At the opening of A Midsummer Night's Dream, Demetrius is in love with Hermia, but Hermia is in love with Lysander, who returns her affection. Hermia's best friend Helena, meanwhile, loves Demetrius — to whom she was once engaged. Demetrius, however, remains fixated on Hermia. Shakespeare thus constructs a farcical web of love triangles that propels the entire plot of the play.
It is Demetrius's injured ego and wounded pride that compel him to enter the woods, setting in motion the adventures of all four young Athenians. Jealousy is not confined to human characters: fairy queen Titania is furious that her husband Oberon has become enamored with a young Indian boy. It is Oberon who then directs Puck to concoct a magic potion — the potion that transforms the lives of nearly every character in the play.

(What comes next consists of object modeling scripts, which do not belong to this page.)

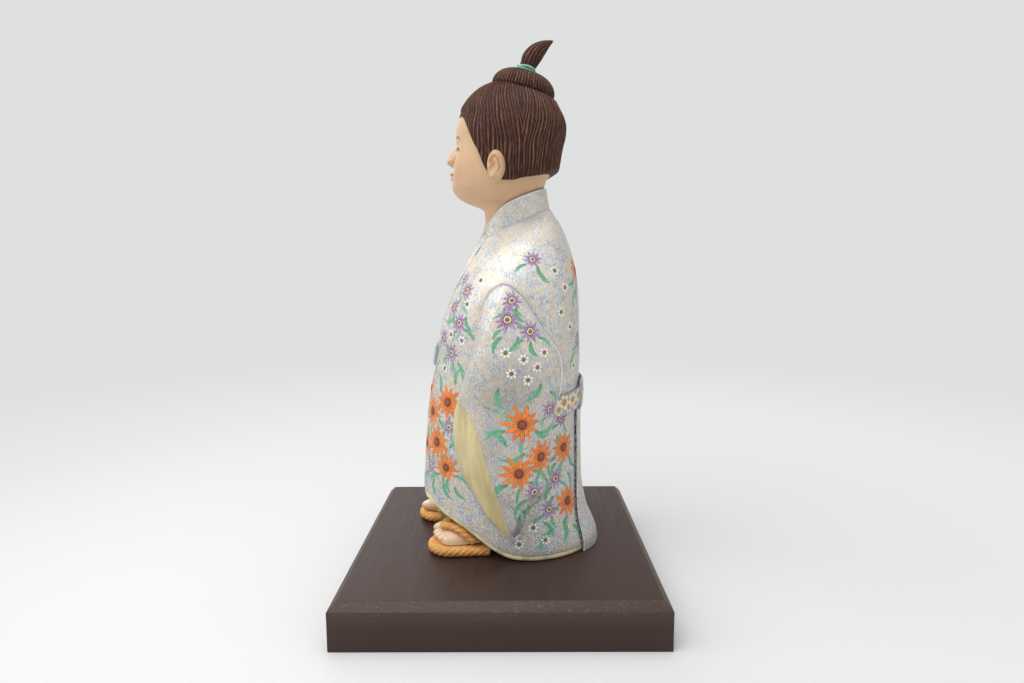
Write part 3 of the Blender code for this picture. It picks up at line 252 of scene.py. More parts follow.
# Turn from the front and height of the collar's top edge above its foot
COLLAR_RISE_SHARES = (
    (0, 0.02), (20, 0.12), (35, 0.34), (50, 0.60), (70, 0.84), (90, 0.99), (120, 1.05), (150, 1.06),
    (180, 1.03),
)
# Steps of one front band: inner edge turn and height, outer edge turn and height
FRONT_BAND_SHARES = (
    (-21, 0.645, -5, 0.645), (-19, 0.71, -2.5, 0.70), (-16.5, 0.785, 0.5, 0.76), (-12, 0.865, 6, 0.825),
    (-6, 0.94, 14, 0.885),
)
# Bun: place along its side, radius and height
BUN_SHARES = (
    (0, 0.94, 0), (0.12, 1.0, 0.17), (0.28, 0.985, 0.40), (0.46, 0.90, 0.64), (0.64, 0.74, 0.85),
    (0.8, 0.55, 0.965), (0.9, 0.40, 1.0), (1, 0.30, 1.0),
)
# Tuft: place along it, backward reach, height, half depth and half thickness
TUFT_SHARES = (
    (0, 0.0, -0.16, 0.80, 0.80), (0.1, 0.02, 0.0, 0.82, 0.80), (0.16, 0.046, 0.08, 0.89, 0.82),
    (0.33, 0.12, 0.29, 1.0, 0.88), (0.5, 0.28, 0.50, 0.93, 0.82), (0.67, 0.50, 0.69, 0.72, 0.66),
    (0.83, 0.74, 0.85, 0.40, 0.42), (0.95, 0.93, 0.955, 0.14, 0.20), (1, 1.0, 1.0, 0.0, 0.0),
)
# Foot: place along it from the toes, half width and height
FOOT_SHARES = (
    (0, 0.62, 0.45), (0.12, 0.90, 0.72), (0.30, 1.0, 0.92), (0.5, 0.94, 0.98), (0.72, 0.80, 0.86),
    (1, 0.68, 0.34),
)
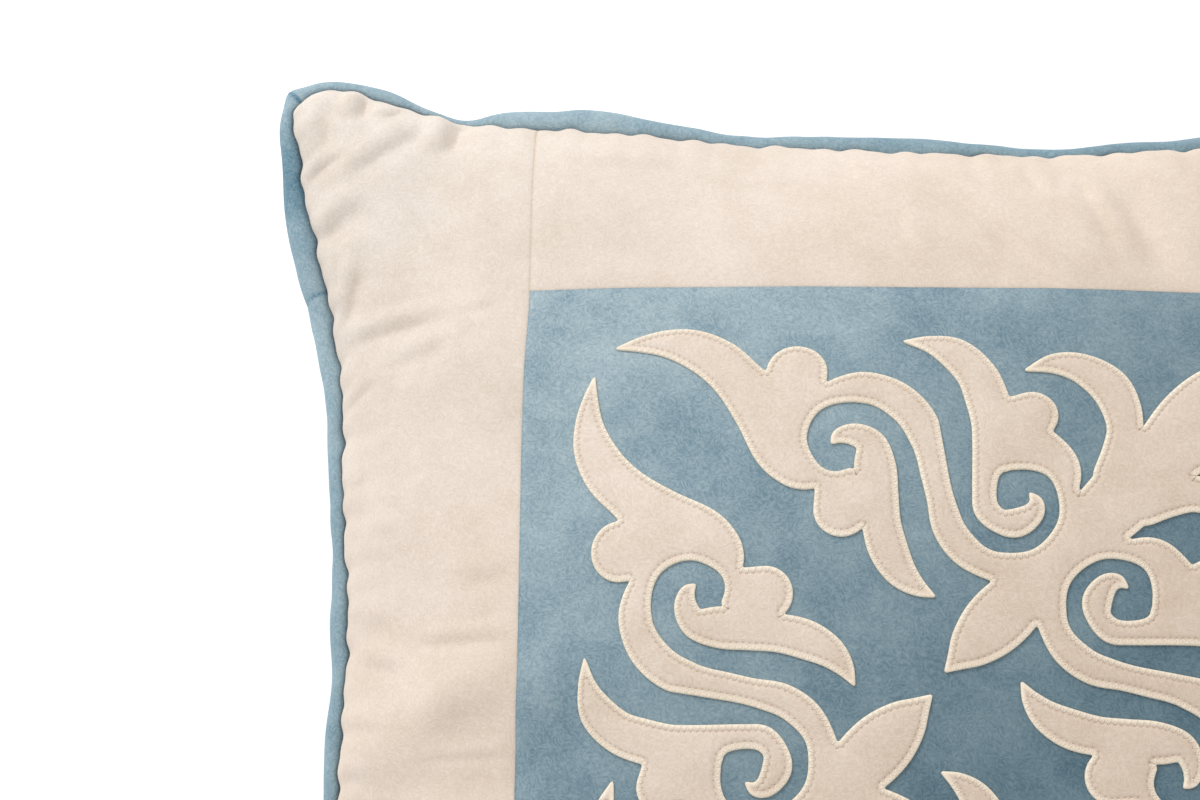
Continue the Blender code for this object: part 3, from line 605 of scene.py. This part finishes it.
INNER_STROKES = (
    (
        (-35.8, 87.3, 0.6), (-32.8, 90.2, 2.9), (-27.3, 90.5, 4.4), (-21.6, 86.7, 5.4), (-20.4, 77.5, 7.5),
        (-19, 67, 6.8), (-18.3, 56.5, 6.9), (-16, 47, 7), (-11.8, 38.8, 5.6), (-6.2, 33.4, 3.3),
        (0, 30, 0.5),
    ),
    (
        (-9.5, 129.6, 0.5), (0.5, 128.3, 3.8), (9.3, 124.2, 6.8), (16.6, 115.5, 7.6), (20, 106, 8),
        (22, 96, 7.9), (22.5, 86, 8.2), (19.3, 77.5, 5.2), (18.2, 69, 4.3), (18.9, 62, 4.6),
        (23.5, 57.7, 4.5), (29.3, 57.2, 5.3), (35, 60.6, 4), (36.6, 64.8, 2.5), (34.5, 68.2, 0.6),
    ),
    (
        (82, 82, 11), (89, 89, 13.8), (98, 98, 15.6), (106.5, 106.5, 14.6), (115, 115, 10.3),
        (123, 123, 5.2), (130, 130, 0.6),
    ),
    ((3.5, 3.5, 0.5), (9, 9, 4.6), (14, 14, 8.4), (19.5, 19.5, 10.9), (24.5, 24.5, 11.4), (30, 30, 10.5)),
)
# Where each ornament's own centre lies on the panel, x and y in millimetres
UPPER_PLACE, LOWER_PLACE = (-1, 1), (1, -0.5)
STROKE_STEP, FIELD_CELL, FIELD_REACH = 0.5, 0.5, 146.0
STITCH_PITCH, STITCH_IN = 2.34, 2.35
# Lines of points inside the cut edge: distance in from it, in millimetres, and points to a stitch
EDGE_ROWS = (
    (0.28, 4), (0.6, 4), (1.0, 4), (1.45, 4), (1.85, 5), (2.1, 8), (2.35, 8), (2.6, 8), (2.95, 5), (3.5, 3),
    (4.3, 2),
)
EDGE_STEP, INSIDE_STEP, UNDER_STEP = STITCH_PITCH / 5, 1.7, 6.0
BLOCK = 1500


def stroke_discs(rows):
    """Discs closely spaced along a Catmull-Rom curve through the rows of a stroke."""
    rows = np.array(rows, float)
    ends = np.concatenate([[2 * rows[0] - rows[1]], rows, [2 * rows[-1] - rows[-2]]])
    discs = []
    for p0, p1, p2, p3 in zip(ends, ends[1:], ends[2:], ends[3:]):
        count = max(2, int(np.hypot(*(p2 - p1)[:2]) / STROKE_STEP))
        t = (np.arange(count) / count)[:, None]
        discs.append(0.5 * (2 * p1 + (p2 - p0) * t + (2 * p0 - 5 * p1 + 4 * p2 - p3) * t**2
                            + (3 * p1 - p0 - 3 * p2 + p3) * t**3))
    discs = np.concatenate(discs + [rows[-1:]])
    discs[:, 2] = np.maximum(discs[:, 2], 0.4)
    return discs


# The grid lies a hair off the strokes' round numbers, so that no field value is exactly nothing
field_axis = np.arange(-FIELD_REACH, FIELD_REACH, FIELD_CELL) + 0.013


def stroke_field(strokes):
    """Distance to the nearest disc edge on the square grid of field_axis, negative inside, worked out near
    each disc."""
    field = np.full((len(field_axis), len(field_axis)), 9.0)
    for rows in strokes:
        for cx, cy, r in stroke_discs(rows):
            i0, i1 = np.searchsorted(field_axis, (cx - r - 4, cx + r + 4))
            j0, j1 = np.searchsorted(field_axis, (cy - r - 4, cy + r + 4))
            away = np.hypot(field_axis[i0:i1, None] - cx, field_axis[None, j0:j1] - cy) - r
            np.minimum(field[i0:i1, j0:j1], away, out=field[i0:i1, j0:j1])
    return field


def level_loop(field, level):
    """Closed lines where the field equals the level: the crossings of the grid's edges, linked cell by
    cell."""
    inside = field < level
    mixed = inside[:-1, :-1].astype(int) + inside[1:, :-1] + inside[1:, 1:] + inside[:-1, 1:]
    corners = ((0, 0), (1, 0), (1, 1), (0, 1))
    links = {}
    for i, j in zip(*np.nonzero((mixed > 0) & (mixed < 4))):
        crossings = []
        for (ai, aj), (bi, bj) in zip(corners, corners[1:] + corners[:1]):
            a, b = (i + ai, j + aj), (i + bi, j + bj)
            if inside[a] != inside[b]:
                crossings.append((min(a, b), max(a, b), inside[a]))
        for start, end in zip(crossings[0::2], crossings[1::2]):
            if not start[2]:
                start, end = end, start
            links[start[:2]] = end[:2]
    loops = []
    while links:
        first, at = next(iter(links.items()))
        del links[first]
        loop = [first]
        while at != first:
            loop.append(at)
            at = links.pop(at)
        ends = np.array(loop)
        a, b = ends[:, 0], ends[:, 1]
        fa, fb = field[a[:, 0], a[:, 1]] - level, field[b[:, 0], b[:, 1]] - level
        share = (fa / (fa - fb))[:, None]
        loops.append(field_axis[a] * (1 - share) + field_axis[b] * share)
    return loops


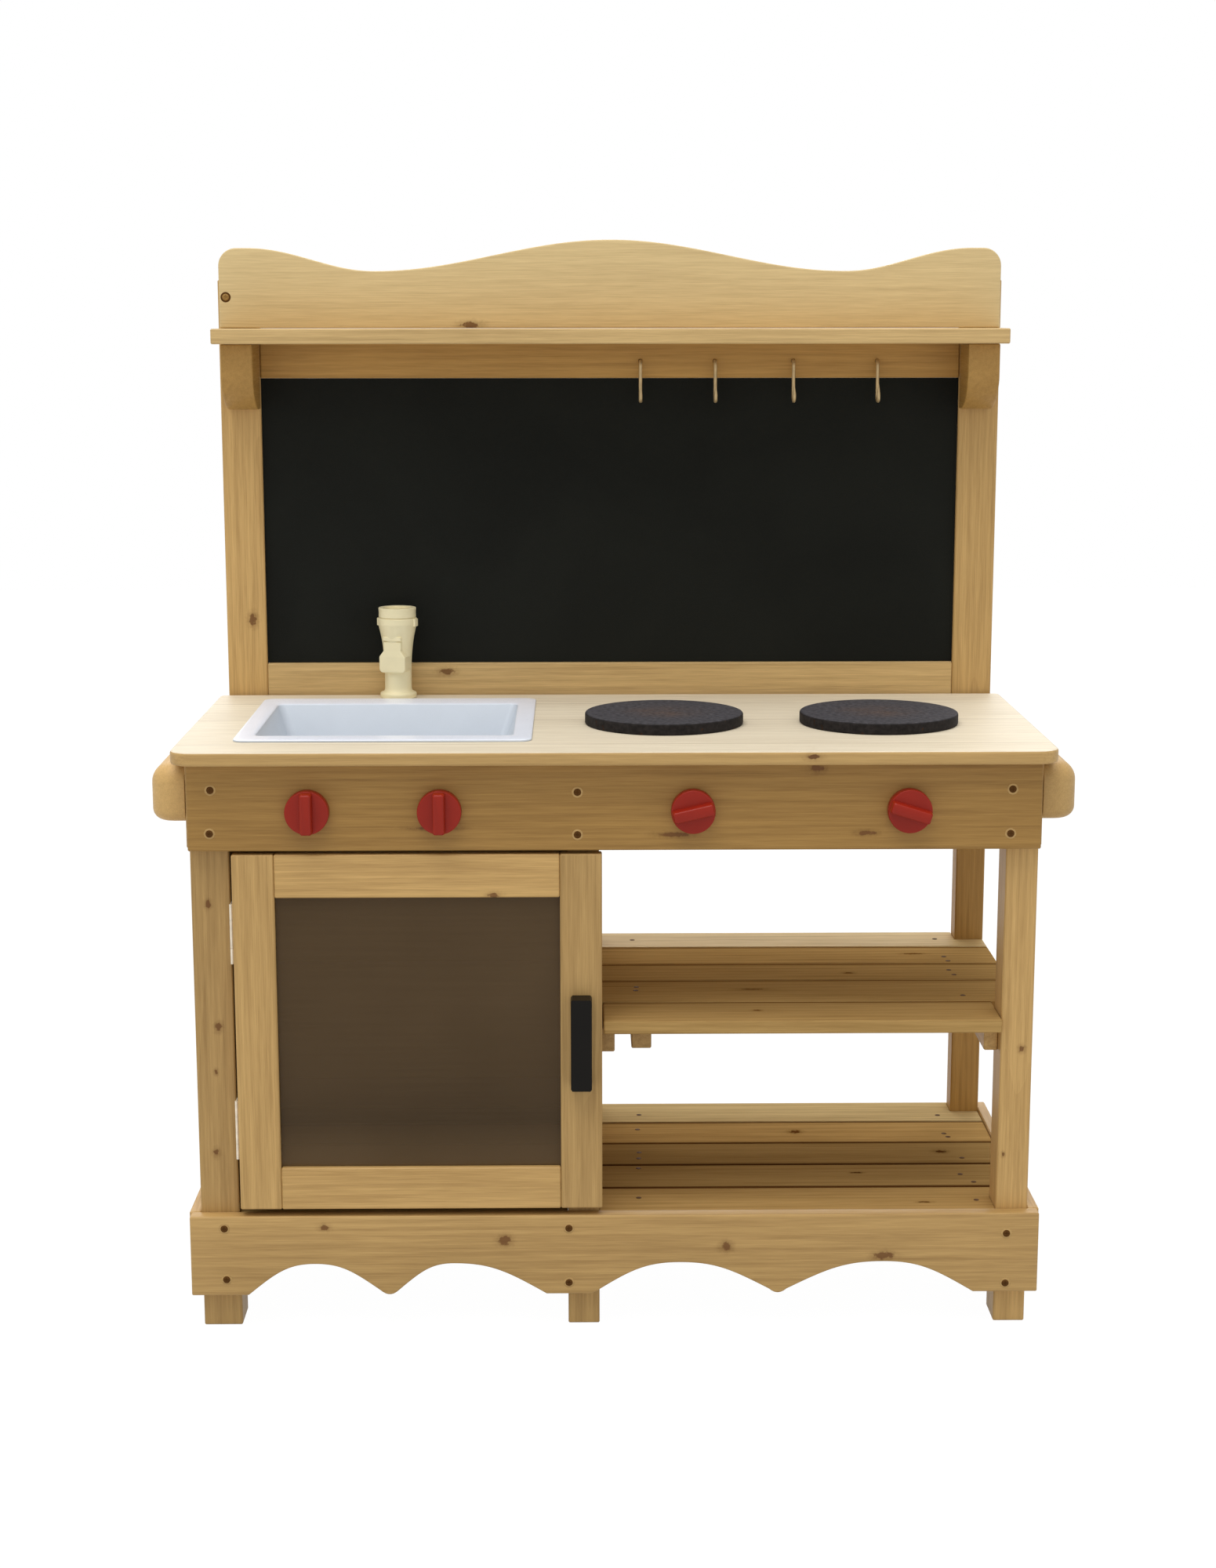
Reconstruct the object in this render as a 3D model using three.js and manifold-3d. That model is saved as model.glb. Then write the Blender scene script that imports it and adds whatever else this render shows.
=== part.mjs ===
// A children's mud kitchen in planed pine. It has a worktop with a lift-out basin, a turning tap and two
// hob plates, a control panel with four turning knobs, a cupboard with a glazed door, two slatted shelves
// and a back frame with a chalkboard, a row of hooks, a top shelf and a waved crest board.
//
// Millimetres, +X to the right, +Y to the back, +Z up. The pieces are placed from the middle of the
// worktop's front edge, at floor level, and the whole is then centred on its footprint.

import * as THREE from 'three';
import { ConvexGeometry } from 'three/addons/geometries/ConvexGeometry.js';
import { mergeVertices } from 'three/addons/utils/BufferGeometryUtils.js';
import Module from 'manifold-3d';

const wasm = await Module();
wasm.setup();

// Clearances, edges and steps that all pieces share
const seatGap = 0.3;
const turningGap = 0.3;
const easedEdge = 1.2;
const cutOverrun = 3;
const cornerSteps = 5;
const roundSteps = 32;
const smallRoundSteps = 16;

// Worktop
const worktopWidth = 900;
const worktopDepth = 391.5;
const worktopTop = 621;
const worktopThickness = 14;
const worktopEdgeRounding = 2.4;
const worktopEdgeSteps = 2;
const worktopFrontRadius = 24;
const worktopRearRadius = 7;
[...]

Puck's meddling satirizes romantic love, and the effects of the love potion call into question the idea that human beings possess free will. The scene also builds toward the climax of the play and determines who will ultimately fall in love with whom once the characters leave the forest. Shakespeare uses the chaos of the woods — and Puck's role as its trickster architect — to suggest that desire is neither rational nor freely chosen, but something closer to enchantment. Puck's closing epilogue, in which he addresses the audience directly, reinforces this idea: if the play has felt like a dream, that is precisely the point. Fiction, like the magic of the forest, works upon its audience in ways that quietly shape their understanding of the waking world.